Temple University: Public Health Policy Dataset Discovery and Exploration
Client
Temple University’s Center for Public Health Law Research
Prompt
How might we help CPHLR increase Open Data adoption of their LawAtlas datasets, democratize policy surveillance data, and ultimately help policy analysts build stronger cases for laws that improve population health?
Background
LawAtlas rests on a profound insight: With proper analysis, the gray areas of the law can be distilled into simple sets of yes / no questions. Even though the text of a law may vary from state to state, these discrete attributes, as judged by a group of experts in the field, can be compared across jurisdictions, supporting a wide range of public policy analysis, and ultimately smarter policy decisions.
Problem
With 137+ datasets, and more added every year, it’s difficult for policy researchers to discover the datasets that are most relevant to their research.
Goals / Challenges
- Help users evaluate a dataset by answering a variety of possible questions.
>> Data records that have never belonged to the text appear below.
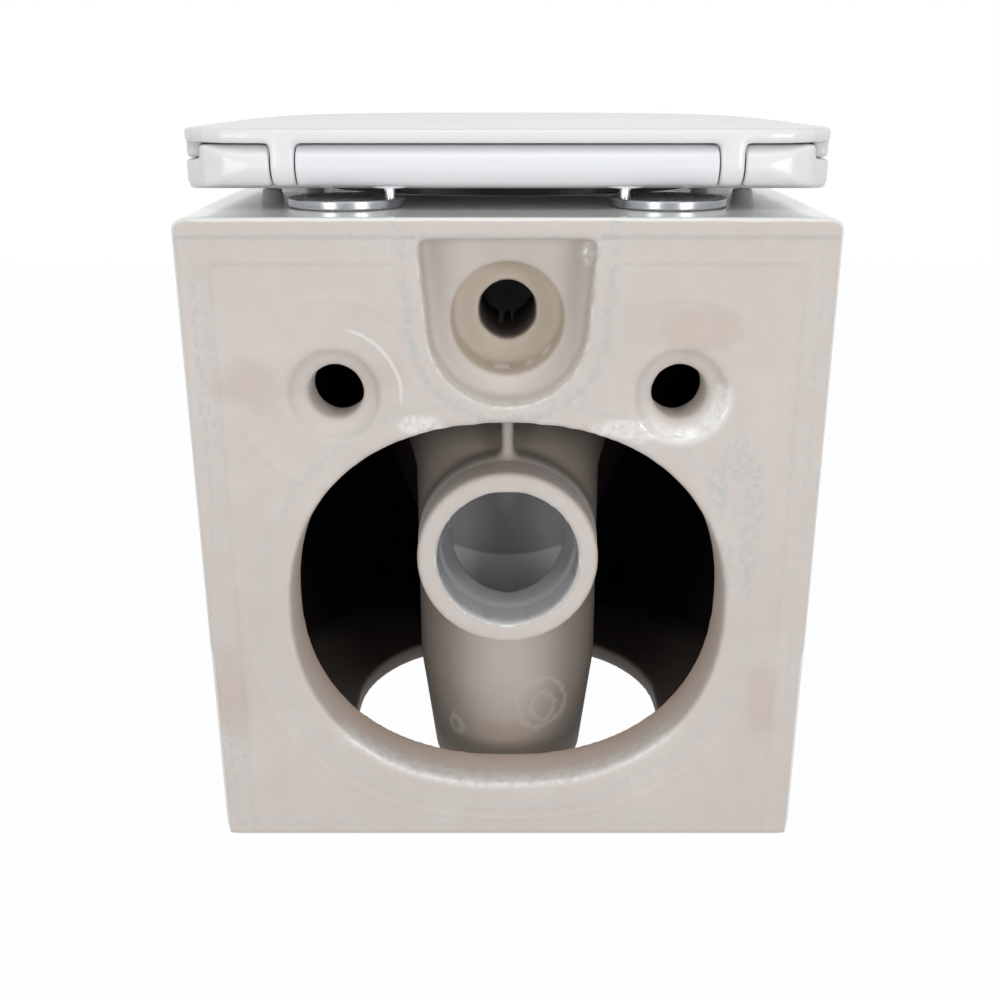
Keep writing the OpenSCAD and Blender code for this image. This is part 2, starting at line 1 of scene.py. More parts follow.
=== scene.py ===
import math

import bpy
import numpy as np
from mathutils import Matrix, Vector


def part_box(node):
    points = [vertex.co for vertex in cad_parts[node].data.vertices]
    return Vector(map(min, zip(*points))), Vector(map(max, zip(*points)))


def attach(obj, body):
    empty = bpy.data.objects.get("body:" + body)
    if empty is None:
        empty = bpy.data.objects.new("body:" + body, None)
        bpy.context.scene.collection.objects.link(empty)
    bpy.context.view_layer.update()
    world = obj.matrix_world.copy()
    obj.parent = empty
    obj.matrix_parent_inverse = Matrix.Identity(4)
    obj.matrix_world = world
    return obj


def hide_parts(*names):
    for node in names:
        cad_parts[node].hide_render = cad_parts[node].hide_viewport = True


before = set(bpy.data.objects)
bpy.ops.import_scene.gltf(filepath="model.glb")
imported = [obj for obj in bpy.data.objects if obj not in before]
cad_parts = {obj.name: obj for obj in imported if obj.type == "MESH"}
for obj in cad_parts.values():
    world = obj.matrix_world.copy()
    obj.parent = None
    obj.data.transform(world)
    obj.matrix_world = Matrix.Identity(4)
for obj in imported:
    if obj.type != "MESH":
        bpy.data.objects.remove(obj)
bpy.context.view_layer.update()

# %% [markdown]
# # A wall hung toilet, seen from the wall side
#
# The frame holds every solid of the toilet at its real size, in metres: the wall is the plane
# y = 0, the pan stands out towards -Y and the origin lies midway between the two wall bolts.
# This lesson dresses those solids: fired clay, glaze, moulded plastic and brushed steel.

MM = 0.001

# %% [markdown]
# ## The camera
#
# The picture is taken from the wall side and a little above. A lens of 42.5 mm on a 36 mm
# sensor, tilted down by 19.1 degrees, gives the same convergence of the upright edges. The
# tiny shift only centres the object as it is framed.

# %% Camera
IMAGE_PIXELS = 1000
FOCAL_PIXELS = 1180
SENSOR_MM = 36
PITCH = math.radians(19.1)
MIDDLE_PIXEL = 507.5
CAMERA_OUT, CAMERA_UP = 594.6 * MM, 148.9 * MM

camera_data = bpy.data.cameras.new("camera")
camera_data.sensor_width = SENSOR_MM
camera_data.lens = SENSOR_MM * FOCAL_PIXELS / IMAGE_PIXELS
camera_data.shift_x = (IMAGE_PIXELS / 2 - MIDDLE_PIXEL) / IMAGE_PIXELS
camera = bpy.data.objects.new("camera", camera_data)
camera.location = (0, CAMERA_OUT, CAMERA_UP)
camera.rotation_euler = (math.pi / 2 - PITCH, 0, math.pi)
bpy.context.collection.objects.link(camera)
bpy.context.scene.camera = camera
bpy.context.scene.view_settings.view_transform = "Standard"
print("lens", round(camera_data.lens, 2))

# %% [markdown]
# ## Building materials from nodes
#
# A material is a small graph. `put` adds one node, sets or links its inputs and hands back its
# first output, so that a graph reads like a formula. `group` makes a shader node group with
# named sockets; `use` places it in a material with that material's own values.


# %% Graph helpers
def feed(tree, sockets, inputs):
    """Links each input to the socket it is given, or sets it to the value."""
    for key, value in inputs.items():
        if isinstance(value, bpy.types.NodeSocket):
            tree.links.new(value, sockets[key])
        else:
            sockets[key].default_value = value


def put(tree, kind, inputs=None, out=0, **settings):
    node = tree.nodes.new("ShaderNode" + kind)
    for name, value in settings.items():
        setattr(node, name, value)
    feed(tree, node.inputs, inputs or {})
    return node.outputs[out]


def maths(tree, operation, a, b=0.0, clamp=False):
    return put(tree, "Math", {0: a, 1: b}, operation=operation, use_clamp=clamp)


def plus(tree, a, b):
    return maths(tree, "ADD", a, b)


def minus(tree, a, b):
    return maths(tree, "SUBTRACT", a, b)


def times(tree, a, b):
    return maths(tree, "MULTIPLY", a, b)


def blend(tree, factor, a, b):
    """Mixes two colours, which are inputs 6 and 7 of the node."""
    return put(tree, "Mix", {"Factor": factor, 6: a, 7: b}, out=2, data_type="RGBA")


def bump(tree, height, depth, strength):
    """A normal that follows a height; a height of 1 stands out by the depth, in metres."""
    return put(tree, "Bump", {"Strength": strength, "Distance": depth, "Height": height})


def ramp(tree, value, low, high, to_low=0.0, to_high=1.0):
    """Maps low..high to to_low..to_high, smoothly and held at both ends."""
    return put(
        tree,
        "MapRange",
        {"Value": value, "From Min": low, "From Max": high, "To Min": to_low, "To Max": to_high},
        interpolation_type="SMOOTHSTEP",
    )


def group(name, inputs, outputs):
    """An empty node group with float, vector or colour sockets."""
    tree = bpy.data.node_groups.new(name, "ShaderNodeTree")
    for direction, sockets in (("INPUT", inputs), ("OUTPUT", outputs)):
        for socket, value in sockets.items():
            kind = {float: "Float", tuple: "Vector", str: "Color"}[type(value)]
            made = tree.interface.new_socket(
                socket, in_out=direction, socket_type="NodeSocket" + kind
            )
            if isinstance(value, float):
                made.default_value = value
    return tree, tree.nodes.new("NodeGroupInput").outputs, tree.nodes.new("NodeGroupOutput").inputs


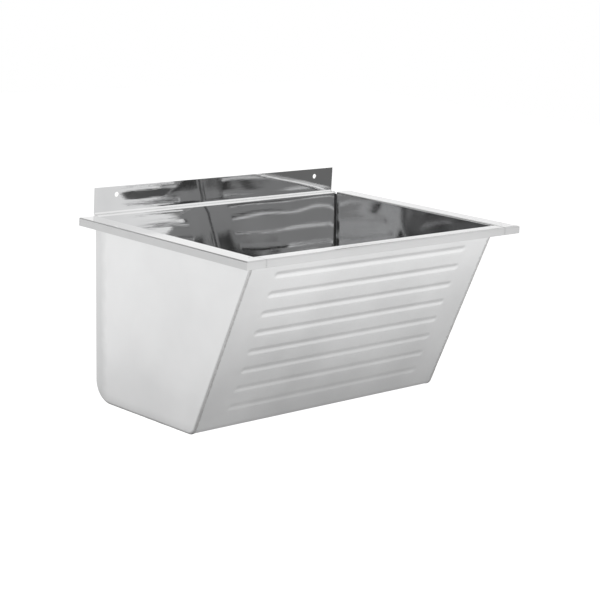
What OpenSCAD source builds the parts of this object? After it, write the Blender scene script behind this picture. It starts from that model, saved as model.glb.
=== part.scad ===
// Wall-hung stainless steel service sink: one bent wrapper sheet between two end panels,
// a ribbed sloping front, a splashback with two screw holes, and a strainer waste with a
// lift-out plug. Millimetres. X runs along the wall, +Y points to the wall, +Z is up.
// The origin is midway between the two wall-screw holes, on the back of the splashback.

/* [Overall size] */
// Width across the rim
rim_w = 600; // [500:10:900]
// Depth from the wall to the front of the rim
overall_d = 400; // [360:5:520]
// Height from the underside of the bowl to the top of the rim
bowl_h = 295; // [280:5:400]
// Outside of the bowl to the side of the rim
side_flange_w = 33; // [20:1:60]
// Thickness of the stainless sheet
sheet_t = 1; // [0.8:0.1:1.5]

/* [Bowl] */
// Front of the rim to the inner face of the front sheet, at rim level
front_setback = 23.6; // [20:0.2:40]
// Slope of the front sheet from the vertical, in degrees
front_slope = 21.7; // [12:0.1:26]
// How far the back wall leans forward over its height
back_lean = 15; // [0:1:25]
// Inner radius of the bend between the back wall and the bottom
rear_bend_r = 35; // [20:1:60]
// Inner radius of the bend between the bottom and the front sheet
front_bend_r = 13; // [8:1:30]
// Inner radius of the bent edges of the end panels
corner_r = 3; // [2:0.5:6]

/* [Rim] */
// Depth of the rim's down-turned skirt
skirt_h = 12.5; // [8:0.5:25]
// Outer radius of the folds round the opening
fold_r = 3; // [2:0.5:5]
// Outer radius of the fold between the rim's flange and its skirt
edge_r = 2.5; // [2:0.5:5]

/* [Splashback] */
// Height of the splashback above the rim
splash_h = 42; // [30:1:150]
// Inner radius of the bend at the foot of the splashback
splash_bend_r = 3; // [2:0.5:5]
// Front face of the splashback to the inner face of the back wall, at rim level
ledge_d = 8; // [8:0.5:20]
// Radius of the wall-screw holes
screw_hole_r = 4; // [2.5:0.25:6]
// Centre of the wall-screw holes to the end of the splashback
screw_margin = 44; // [20:1:80]
// Centre of the wall-screw holes below the top of the splashback
screw_drop = 13; // [8:1:25]

/* [Washboard ribs] */
// Number of pressed ribs in the front sheet
rib_count = 8; // [3:1:8]
// Rim level to the middle of the first rib, down the slope
rib_first = 38; // [25:1:50]
// Distance between ribs, down the slope
rib_pitch = 34; // [18:1:34]
// End of a rib to the side of the front sheet
rib_margin = 51; // [20:1:120]
// Width of a rib's groove
rib_w = 15; // [8:0.5:18]
// Depth of a rib's groove
rib_depth = 1.5; // [1:0.25:4]

/* [Welds] */
// Half width of a weld bead
bead_half_w = 1.1; // [0.8:0.1:2]
// Height of a weld bead above the sheet
bead_h = 0.6; // [0.4:0.1:1]

/* [Waste fitting] */
// Centre of the waste in front of the wall
waste_from_wall = 115; // [100:1:130]
// Radius of the hole in the bottom of the bowl
waste_hole_r = 30; // [28.5:0.5:32]
// Strainer dish's flange beyond the hole in the bottom
flange_lap = 9; // [6:0.5:14]
// Gap between the strainer dish and the hole in the bottom
dish_gap = 3; // [1.5:0.25:4]
// Thickness of the strainer dish
dish_t = 1; // [0.8:0.1:1.2]
// Depth of the strainer dish below its flange
dish_depth = 19; // [18:0.5:24]
// Number of drain holes in the strainer dish
drain_count = 8; // [6:1:8]
// Radius of a drain hole
drain_r = 3.6; // [2.5:0.1:4]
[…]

The most common: Showing policy adoption distributions (e.g. “How many countries ban or restrict abortion?”), showing policy groups and intersections (e.g. “During Covid, how many states closed public OR private schools AND required indoor masking?”) and showing policy changes over time (e.g. “Which areas adopted Good Samaritan laws first?”).
- Support a variety of jurisdictional levels, including cities, states, territories and countries.
- Dataset Quirks. While datasets are similarly structured, they’re not identical, so any visualization needs to gracefully handle outliers.
- Dataset Search & Discovery. With 100+ datasets, across a number of different topics, finding data of interest can be hunting for a needle-in-a-haystack.
Insights
- While choropleth maps are a popular choice for similar clients, they’re limited to displaying only a single variable. To show policy groupings and co-occurrence, we’d need to show multiple variables at once. Some research suggests as many as 6 or 7 different variables can be overlapped on a single surface, so we explored overlapping patterns to represent different (combinations of) policy attributes.
- Geographic maps benefit from viewers’ spatial memory when looking to specific areas, however for this use case, the priority was visualizing an overall tally of adoption and supporting multiple variables, both of which benefit from tile maps’ fixed size per jurisdiction.
- Interactivity can help manage complexity. Multi-dimensional datasets are inherently complex and quickly exhaust viewers’ cognitive capacity. The tool should offload this burden to the user’s mouse: additional context and reminders can be just a click (or hover) away.
- All roads (searches) lead to Rome (data directory). Depending on users’ needs, they might favor different ways to identify datasets of interest, therefore search and filtering mechanics should support multiple paths (without introducing undue clutter or UI complexity).
Solutions
- Policy Map Visualization. This tilemap approach makes it easy for users to see both overall adoption of a single policy and the tapestry of policy combinations across states by overlapping 4 distinct markers on each tile. The tilemap also supports the full range of geographies found in the datasets.
- Dataset Explorer Tool. The Policy Map Visualization is manipulated through a 4-variable toggle for each policy attribute, where each variable corresponds to a color that appears on the corresponding tiles.
- Universal Instant Search. To find datasets of interest, users can search for a specific dataset by keyword or filter datasets by topic. From the dataset directory page, users can filter by further criteria identified by the team.